Tenang Dalam Sederhana
Tenang Dalam Sederhana, Lapang Dalam Sepi
Dalam hidup, kita sering memuja gemerlap dan keramaian. Kita mengira bahwa ketenangan hanya bisa ditemukan dalam kenyamanan materi atau perhatian manusia. Padahal, ada jiwa-jiwa yang telah dilatih oleh Allah dalam lorong kesepian dan ruang kesederhanaan. Mereka bukan orang yang kalah, tapi sedang dibentuk menjadi insan yang tangguh, lapang, dan penuh syukur.
Ketenangan dalam kesederhanaan bukanlah kelemahan. Itu adalah tanda bahwa seseorang telah mengerti hakikat dunia. Dia tidak lagi resah dengan penilaian manusia, karena hatinya telah dipenuhi dengan keyakinan bahwa rezeki, perhatian, dan kemuliaan hakiki datangnya hanya dari Allah.

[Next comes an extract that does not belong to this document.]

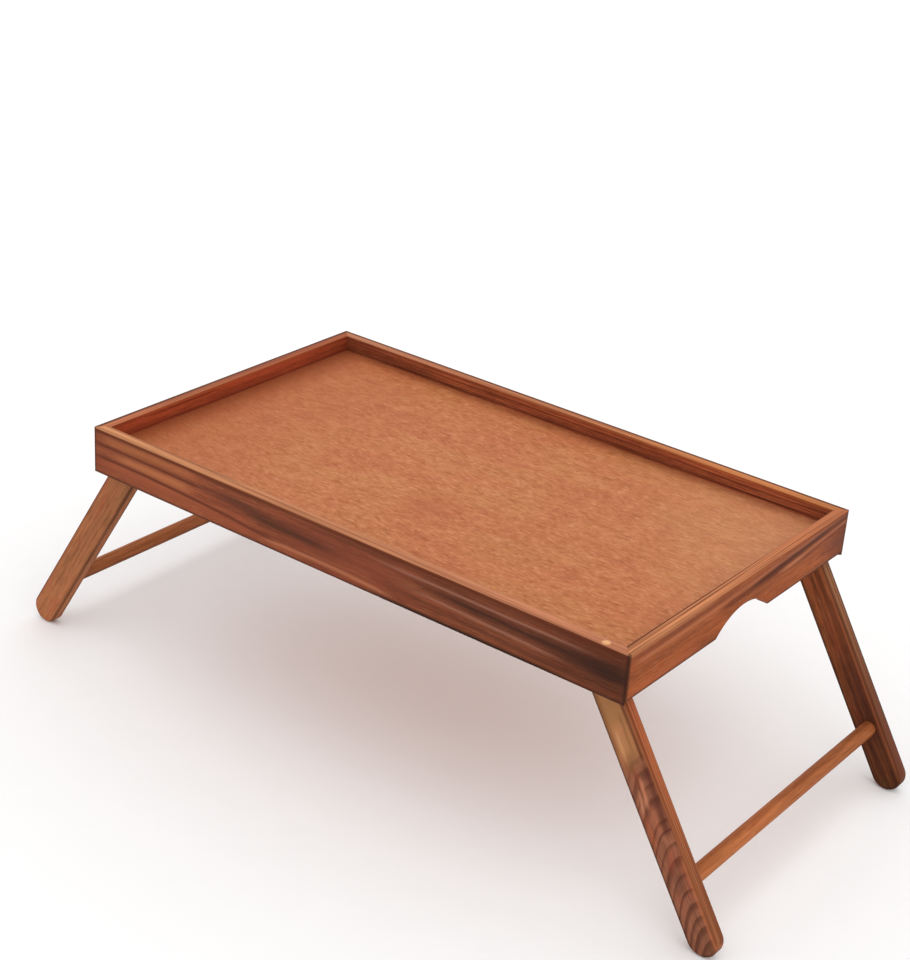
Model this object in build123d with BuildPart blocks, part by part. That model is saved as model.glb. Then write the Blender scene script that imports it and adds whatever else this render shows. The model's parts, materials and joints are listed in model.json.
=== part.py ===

Dalam kesendirian pun, orang yang telah terbiasa diabaikan, tidak dipilih, tidak diajak bicara, tidak masuk dalam perhitungan manusia, akan menemukan ruang batin yang lapang. Ia tidak lagi menggantungkan harga dirinya pada validasi manusia. Ia belajar mencukupkan diri dengan cinta Allah.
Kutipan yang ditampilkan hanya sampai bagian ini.